What this encourages is contrary to something that’s been on my mind a lot lately. Modern media landscapes are dominated by events. In videogame franchises, there’s always a new iteration of a major franchise every month or two (Call of Duty is one favourite market-shaker, as is Madden). Television audiences heavily interconnect through Game of Thrones, Doctor Who and Walking Dead and their ilk. Movies still use the blockbuster model all over – and in recent years, these media juggernauts have been pushing harder and harder for a lot of space in our online discourse. There’s fanagement, where businesses proactively seek to manipulate and engage fan produsage outlets, greater pushes for online advertising and the elevation of fan work. These pushes can make these fandoms seem almost universal in this media-driven place, and hyperbole machines like Tumblr and Twitter exacerbate that feeling.
Thing is, the long tail doesn’t really want those.
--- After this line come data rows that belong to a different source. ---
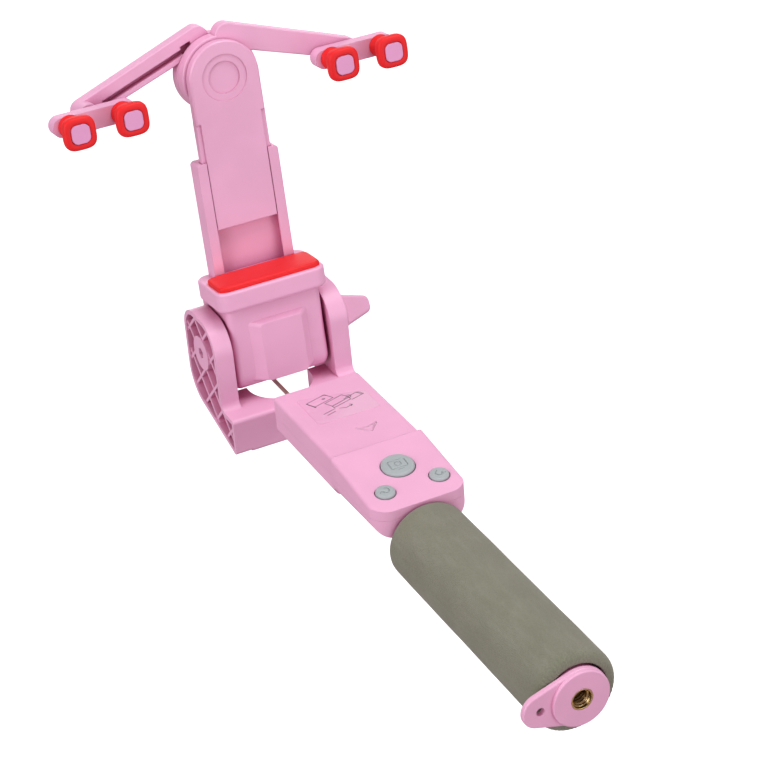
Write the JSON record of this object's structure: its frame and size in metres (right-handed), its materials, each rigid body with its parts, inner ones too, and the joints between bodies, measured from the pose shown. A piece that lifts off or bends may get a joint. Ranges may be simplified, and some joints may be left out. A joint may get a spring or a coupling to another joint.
{
  "type": "selfie stick",
  "caption": "Handheld stick with foam grip, key panel and telescopic rod, carrying a tilting motorised yoke and a folding four-hook phone clamp.",
  "frame": {"origin": "mouth of the tripod thread in the handle's end cap, on the handle's axis", "axes": "+Z along the handle from the end cap to the head, -Y the side with the keys, +X the user's right when the keys face the user"},
  "size_m": [0.1384, 0.1567, 0.2713],
  "materials": {
    "foam": "closed-cell foam, fine pores",
    "pink_abs": "satin moulded",
    "pink_inner": "moulded, fine texture",
    "red_rubber": "satin silicone rubber",
    "key_rubber": "satin silicone rubber",
    "brass": "turned",
    "chrome_tube": "plated, drawn",
    "steel": "zinc plated",
    "board": "solder resist",
    "cell": "foil pouch",
    "socket_steel": "stamped",
    "switch_black": "moulded",
    "clear_label": "printed film",
    "lead_sheath": "thin sheath",
    "white_nylon": "moulded nylon"
  },
  "bodies": {
    "handle": {"foam_grip": "foam", "handle_core": "switch_black", "end_cap": "pink_abs", "tripod_insert": "brass", "rod_bush": "white_nylon", "rod_tube_outer": "chrome_tube", "box_front_shell": "pink_abs", "box_rear_shell": "pink_abs", "box_screws": "steel", "instruction_label": "clear_label", "tact_switches": "switch_black", "circuit_board": "board", "battery": "cell", "charge_socket": "socket_steel"},
    "shutter_key": {"shutter_button": "key_rubber"},
    "left_key": {"rotate_left_button": "key_rubber"},
    "right_key": {"rotate_right_button": "key_rubber"},
    "rod_second": {"rod_tube_second": "chrome_tube"},
    "rod_third": {"rod_tube_third": "chrome_tube"},
    "yoke": {"rod_tube_tip": "chrome_tube", "yoke_fork": "pink_abs", "tilt_pivot_bolt": "steel", "tilt_pivot_nut": "steel", "friction_washers": "white_nylon", "motor_lead": "lead_sheath"},
    "knob": {"tilt_knob": "pink_abs", "tilt_knob_screw": "steel"},
    "pod": {"pod_front_shell": "pink_abs", "pod_rear_shell": "pink_abs", "pod_screws": "steel", "gear_motor": "steel", "gearbox": "brass", "knob_nut": "steel", "thrust_washer": "white_nylon", "lead_grommet": "switch_black"},
    "turntable": {"turntable_disc": "pink_inner", "output_shaft": "steel", "clamp_tray": "pink_abs", "tray_pad": "red_rubber", "spine_rail": "pink_inner", "rail_screws": "steel"},
    "slider": {"clamp_slider": "pink_abs", "hub_pin": "pink_abs", "hub_back_cap": "pink_abs", "hub_screw": "steel"},
    "arm_left": {"left_arm": "pink_abs", "left_bar_pin": "steel"},
    "arm_right": {"right_arm": "pink_abs", "right_bar_pin": "steel"},
    "bar_left": {"left_hook_bar": "pink_abs", "left_hook_cores": "pink_inner", "left_hook_sleeves": "red_rubber"},
    "bar_right": {"right_hook_bar": "pink_abs", "right_hook_cores": "pink_inner", "right_hook_sleeves": "red_rubber"}
  },
  "joints": [
    {"name": "shutter_press", "type": "slide", "parent": "handle", "child": "shutter_key", "axis": [0, 0.9923, 0.124], "range_m": [0, 0.0004], "stiffness_N_per_m": 300, "springref_m": -0.0008},
    {"name": "rotate_left_press", "type": "slide", "parent": "handle", "child": "left_key", "axis": [0, 0.9923, 0.124], "range_m": [0, 0.0004], "stiffness_N_per_m": 300, "springref_m": -0.0008},
    {"name": "rotate_right_press", "type": "slide", "parent": "handle", "child": "right_key", "axis": [0, 0.9923, 0.124], "range_m": [0, 0.0004], "stiffness_N_per_m": 300, "springref_m": -0.0008},
    {"name": "rod_second_slide", "type": "slide", "parent": "handle", "child": "rod_second", "axis": [0, 0, 1], "range_m": [0, 0.15]},
    {"name": "rod_third_slide", "type": "slide", "parent": "rod_second", "child": "rod_third", "axis": [0, 0, 1], "range_m": [0, 0.15]},
    {"name": "rod_tip_slide", "type": "slide", "parent": "rod_third", "child": "yoke", "axis": [0, 0, 1], "range_m": [0, 0.15]},
    {"name": "knob_turn", "type": "hinge", "parent": "yoke", "child": "knob", "pos_m": [0, -0.0204, 0.2397], "axis": [1, 0, 0], "range_deg": [-90, 90]},
    {"name": "tilt", "type": "hinge", "parent": "yoke", "child": "pod", "pos_m": [0, -0.0204, 0.2397], "axis": [1, 0, 0], "range_deg": [-83, 50], "deforming": ["motor_lead"]},
    {"name": "pan", "type": "hinge", "parent": "pod", "child": "turntable", "pos_m": [0, -0.03827, 0.24189], "axis": [0, -0.9925, 0.1219], "continuous": true},
    {"name": "clamp_slide", "type": "slide", "parent": "turntable", "child": "slider", "axis": [0, -0.9925, 0.1219], "range_m": [-0.014, 0.016]},
    {"name": "left_arm_fold", "type": "hinge", "parent": "slider", "child": "arm_left", "pos_m": [0, -0.12191, 0.26224], "axis": [0, 0.1219, 0.9925], "range_deg": [-20, 50]},
    {"name": "right_arm_fold", "type": "hinge", "parent": "slider", "child": "arm_right", "pos_m": [0, -0.12227, 0.25926], "axis": [0, 0.1219, 0.9925], "range_deg": [-50, 20]},
    {"name": "left_bar_rock", "type": "hinge", "parent": "arm_left", "child": "bar_left", "pos_m": [-0.0526, -0.12076, 0.25353], "axis": [0, 0.1219, 0.9925], "range_deg": [-25, 25]},
    {"name": "right_bar_rock", "type": "hinge", "parent": "arm_right", "child": "bar_right", "pos_m": [0.0526, -0.12076, 0.25353], "axis": [0, 0.1219, 0.9925], "range_deg": [-25, 25]}
  ]
}
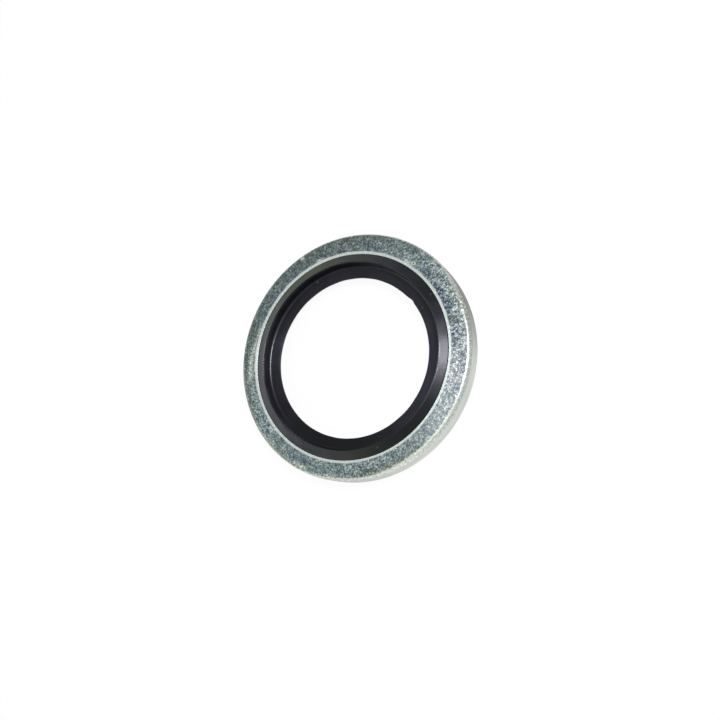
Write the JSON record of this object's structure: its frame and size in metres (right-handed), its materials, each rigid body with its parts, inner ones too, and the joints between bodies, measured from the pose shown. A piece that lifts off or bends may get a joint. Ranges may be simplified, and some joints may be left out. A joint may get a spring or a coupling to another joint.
{
  "type": "bonded sealing washer",
  "caption": "Bonded sealing washer: zinc-plated steel ring with a vulcanised rubber seal that has a sharp lip above each face and a thin inner web.",
  "frame": {"origin": "on the washer's axis, in the plane that its lower lip stands on", "axes": "+Z along the washer's axis, up; X and Y in the plane of the washer"},
  "size_m": [0.0286, 0.0286, 0.003],
  "materials": {
    "zinc_plated_steel": "bright zinc over a grained stamped blank, with a smooth turned rim",
    "black_rubber": "smooth moulded black nitrile, satin"
  },
  "bodies": {
    "root": {"metal_ring": "zinc_plated_steel", "rubber_seal": "black_rubber"}
  },
  "joints": []
}
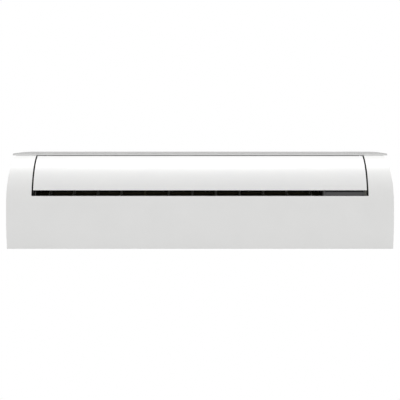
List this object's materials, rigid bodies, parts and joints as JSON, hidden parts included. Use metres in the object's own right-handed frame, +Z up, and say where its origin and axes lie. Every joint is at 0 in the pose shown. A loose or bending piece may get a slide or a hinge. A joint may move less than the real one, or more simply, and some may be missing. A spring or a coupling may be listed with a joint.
{
  "type": "mini split indoor unit",
  "caption": "Long wall-hung indoor air unit with a curved outlet flap over a slot at the upper front, swivelling vanes, a cross-flow fan, slanted coil, pull-out filters and an underside grille.",
  "frame": {"origin": "middle of the back face of the wall plate, in the plane of the wall", "axes": "+X to the right as seen from the room, +Y into the wall, +Z up"},
  "size_m": [1, 0.21, 0.243],
  "materials": {
    "casing_white": "satin injection-moulded ABS",
    "flap_white": "satin injection-moulded ABS",
    "cover_grey": "fine-grained moulded ABS",
    "liner_white": "moulded ABS",
    "grille_white": "moulded ABS",
    "dark_grey_plastic": "moulded ABS",
    "smoked_window": "smoked polycarbonate",
    "galvanised_steel": "galvanised sheet",
    "chassis_plastic": "moulded HIPS",
    "duct_black": "moulded ABS",
    "vane_black": "moulded PP",
    "fan_plastic": "glass-filled AS resin",
    "bright_steel": "ground and zinc plated",
    "bronze_bush": "sintered bronze",
    "black_rubber": "moulded rubber",
    "motor_shell": "resin-moulded and zinc shell",
    "fin_aluminium": "pressed fin stock",
    "copper_tube": "drawn copper tube",
    "brass_nut": "turned brass",
    "box_plastic": "flame-retardant ABS",
    "circuit_board": "glass epoxy board",
    "terminal_plastic": "moulded PBT",
    "black_plastic": "moulded nylon",
    "bush_plastic": "acetal",
    "filter_frame": "moulded PP",
    "filter_mesh": "woven PP net"
  },
  "bodies": {
    "root": {"bush_holder": "black_rubber", "cable_gland": "black_plastic", "casing_screws": "bright_steel", "coil_end_plate_left": "galvanised_steel", "coil_end_plate_right": "galvanised_steel", "coil_fins": "fin_aluminium", "coil_tubes": "copper_tube", "control_board": "circuit_board", "control_box": "box_plastic", "control_lid": "box_plastic", "drain_pan": "chassis_plastic", "drain_pipe": "chassis_plastic", "fan_bush": "bronze_bush", "fan_motor": "motor_shell", "filter_guide_centre": "chassis_plastic", "filter_guide_left": "chassis_plastic", "filter_guide_right": "chassis_plastic", "flap_bush_left": "bush_plastic", "flap_bush_right": "bush_plastic", "flap_motor": "motor_shell", "front_casing": "casing_white", "gas_pipe": "copper_tube", "gas_union": "brass_nut", "liquid_pipe": "copper_tube", "liquid_union": "brass_nut", "motor_bracket": "galvanised_steel", "outlet_duct": "duct_black", "rear_chassis": "chassis_plastic", "receiver_cover": "dark_grey_plastic", "receiver_window": "smoked_window", "return_bends": "copper_tube", "terminal_block": "terminal_plastic", "top_cover": "cover_grey", "vane_motor_left": "motor_shell", "vane_motor_right": "motor_shell", "wall_plate": "galvanised_steel"},
    "flap": {"flap_panel": "flap_white", "flap_liner": "liner_white"},
    "fan": {"fan_rotor": "fan_plastic", "fan_stub_shaft": "bright_steel", "motor_shaft": "bright_steel"},
    "vane_body_01": {"vane_01": "vane_black"},
    "vane_body_02": {"vane_02": "vane_black"},
    "vane_body_03": {"vane_03": "vane_black"},
    "vane_body_04": {"vane_04": "vane_black"},
    "vane_body_05": {"vane_05": "vane_black"},
    "vane_body_06": {"vane_06": "vane_black"},
    "vane_body_07": {"vane_07": "vane_black"},
    "vane_body_08": {"vane_08": "vane_black"},
    "vane_body_09": {"vane_09": "vane_black"},
    "vane_body_10": {"vane_10": "vane_black"},
    "vane_body_11": {"vane_11": "vane_black"},
    "link_left": {"vane_link_left": "vane_black"},
    "link_right": {"vane_link_right": "vane_black"},
    "filter_left": {"filter_frame_left": "filter_frame", "filter_mesh_left": "filter_mesh"},
    "filter_right": {"filter_frame_right": "filter_frame", "filter_mesh_right": "filter_mesh"},
    "grille": {"intake_grille": "grille_white"},
    "button": {"manual_button": "dark_grey_plastic"}
  },
  "joints": [
    {"name": "flap_hinge", "type": "hinge", "parent": "root", "child": "flap", "pos_m": [0, -0.1279, 0.1], "axis": [-1, 0, 0], "range_deg": [0, 65]},
    {"name": "fan_spin", "type": "hinge", "parent": "root", "child": "fan", "pos_m": [0, -0.078, 0.046], "axis": [1, 0, 0], "continuous": true},
    {"name": "vane_swing_01", "type": "hinge", "parent": "root", "child": "vane_body_01", "pos_m": [-0.3925, -0.146, 0.0135], "axis": [0, 0, 1], "range_deg": [-31.5, 31.5]},
    {"name": "vane_swing_02", "type": "hinge", "parent": "root", "child": "vane_body_02", "pos_m": [-0.3304, -0.146, 0.0135], "axis": [0, 0, 1], "range_deg": [-31.5, 31.5]},
    {"name": "vane_swing_03", "type": "hinge", "parent": "root", "child": "vane_body_03", "pos_m": [-0.2683, -0.146, 0.0135], "axis": [0, 0, 1], "range_deg": [-31.5, 31.5]},
    {"name": "vane_swing_04", "type": "hinge", "parent": "root", "child": "vane_body_04", "pos_m": [-0.2062, -0.146, 0.0135], "axis": [0, 0, 1], "range_deg": [-31.5, 31.5]},
    {"name": "vane_swing_05", "type": "hinge", "parent": "root", "child": "vane_body_05", "pos_m": [-0.082, -0.146, 0.0135], "axis": [0, 0, 1], "range_deg": [-31.5, 31.5]},
    {"name": "vane_swing_06", "type": "hinge", "parent": "root", "child": "vane_body_06", "pos_m": [-0.0199, -0.146, 0.0135], "axis": [0, 0, 1], "range_deg": [-31.5, 31.5]},
    {"name": "vane_swing_07", "type": "hinge", "parent": "root", "child": "vane_body_07", "pos_m": [0.0422, -0.146, 0.0135], "axis": [0, 0, 1], "range_deg": [-31.5, 31.5]},
    {"name": "vane_swing_08", "type": "hinge", "parent": "root", "child": "vane_body_08", "pos_m": [0.1043, -0.146, 0.0135], "axis": [0, 0, 1], "range_deg": [-31.5, 31.5]},
    {"name": "vane_swing_09", "type": "hinge", "parent": "root", "child": "vane_body_09", "pos_m": [0.1664, -0.146, 0.0135], "axis": [0, 0, 1], "range_deg": [-31.5, 31.5]},
    {"name": "vane_swing_10", "type": "hinge", "parent": "root", "child": "vane_body_10", "pos_m": [0.2285, -0.146, 0.0135], "axis": [0, 0, 1], "range_deg": [-31.5, 31.5]},
    {"name": "vane_swing_11", "type": "hinge", "parent": "root", "child": "vane_body_11", "pos_m": [0.2906, -0.146, 0.0135], "axis": [0, 0, 1], "range_deg": [-31.5, 31.5]},
    {"name": "link_slide_left", "type": "slide", "parent": "root", "child": "link_left", "axis": [1, 0, 0], "range_m": [-0.0071, 0.0071]},
    {"name": "link_slide_right", "type": "slide", "parent": "root", "child": "link_right", "axis": [1, 0, 0], "range_m": [-0.0071, 0.0071]},
    {"name": "filter_slide_left", "type": "slide", "parent": "root", "child": "filter_left", "axis": [0, -0.9238, -0.3828], "range_m": [0, 0.15]},
    {"name": "filter_slide_right", "type": "slide", "parent": "root", "child": "filter_right", "axis": [0, -0.9238, -0.3828], "range_m": [0, 0.15]},
    {"name": "grille_hinge", "type": "hinge", "parent": "root", "child": "grille", "pos_m": [0, -0.034, -0.119], "axis": [1, 0, 0], "range_deg": [0, 75]},
    {"name": "button_press", "type": "slide", "parent": "root", "child": "button", "axis": [0, 1, 0], "range_m": [0, 0.0015], "stiffness_N_per_m": 300, "springref_m": -0.001}
  ],
  "couplings": [
    {"joint": "vane_swing_01", "follows": "link_slide_left", "rad_per_m": -73.638},
    {"joint": "vane_swing_02", "follows": "link_slide_left", "rad_per_m": -73.638},
    {"joint": "vane_swing_03", "follows": "link_slide_left", "rad_per_m": -73.638},
    {"joint": "vane_swing_04", "follows": "link_slide_left", "rad_per_m": -73.638},
    {"joint": "vane_swing_05", "follows": "link_slide_right", "rad_per_m": -73.638},
    {"joint": "vane_swing_06", "follows": "link_slide_right", "rad_per_m": -73.638},
    {"joint": "vane_swing_07", "follows": "link_slide_right", "rad_per_m": -73.638},
    {"joint": "vane_swing_08", "follows": "link_slide_right", "rad_per_m": -73.638},
    {"joint": "vane_swing_09", "follows": "link_slide_right", "rad_per_m": -73.638},
    {"joint": "vane_swing_10", "follows": "link_slide_right", "rad_per_m": -73.638},
    {"joint": "vane_swing_11", "follows": "link_slide_right", "rad_per_m": -73.638}
  ]
}
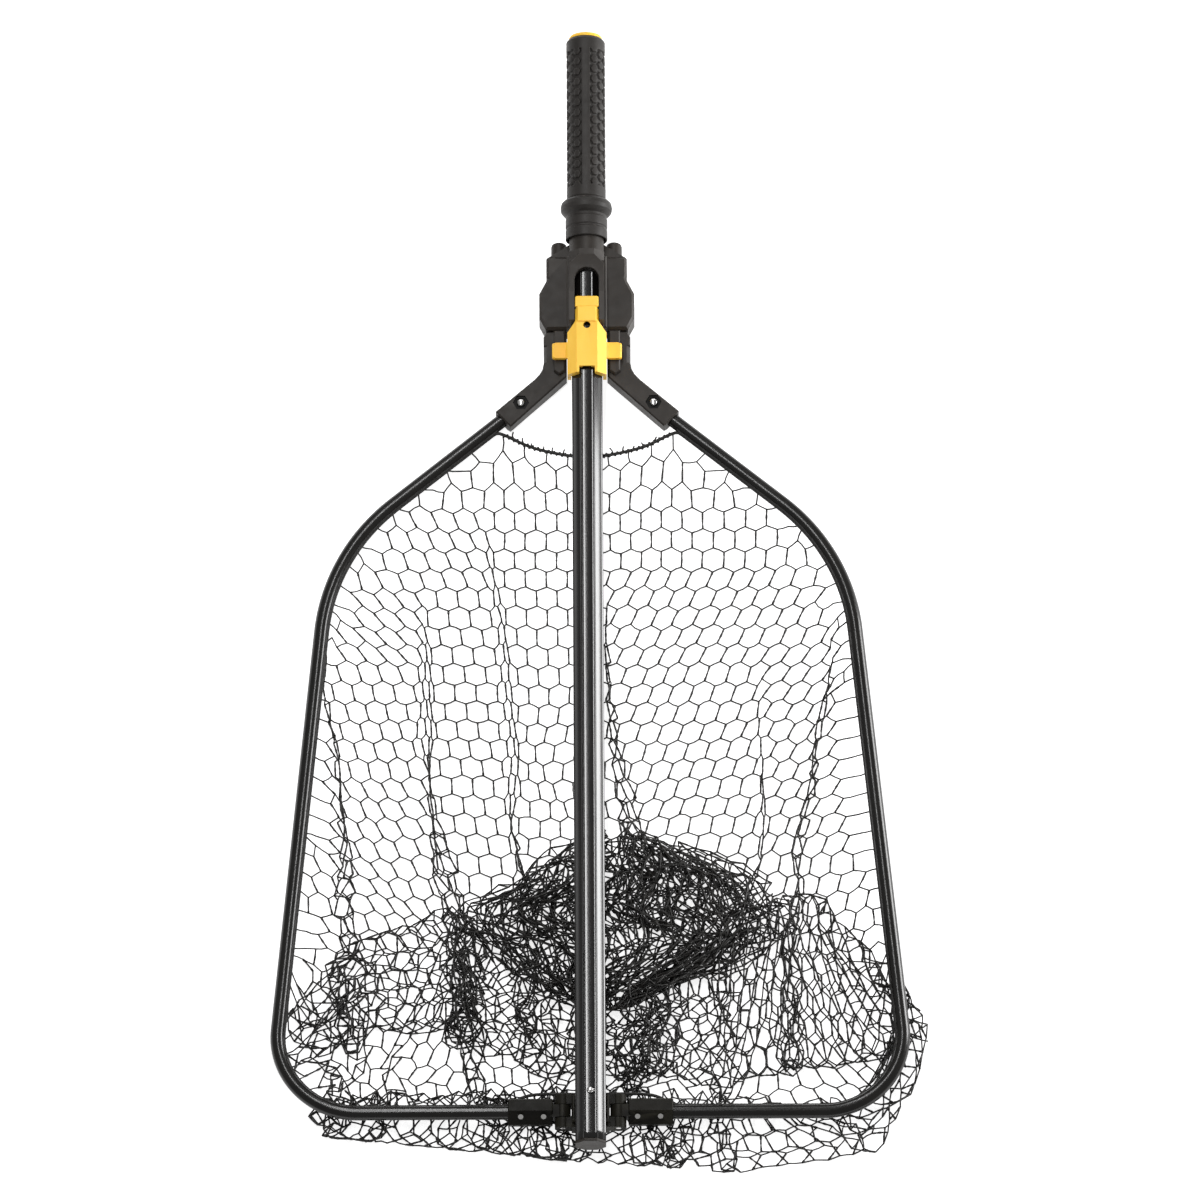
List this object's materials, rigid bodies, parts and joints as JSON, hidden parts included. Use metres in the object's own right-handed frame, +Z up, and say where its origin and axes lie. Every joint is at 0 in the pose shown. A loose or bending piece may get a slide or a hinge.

If everything is similar, there isn’t really a long tail. What the long tail wants is a large, varied assortment of very different products. The image of the long tail as a single large cohesive thing is a bit of a trick – it’s better to think of the long tail as a cohesive bunching, a cord or cable, of many, many different niches, driven by many smaller markets with less overhead.
Hypothetically, the long tail is hope for hitherto small properties. It’s a chance for developers of small projects, it’s an avenue to live off creative work for those people who can find and establish a niche that people care about.
So it’s something to be pretty happy about, really.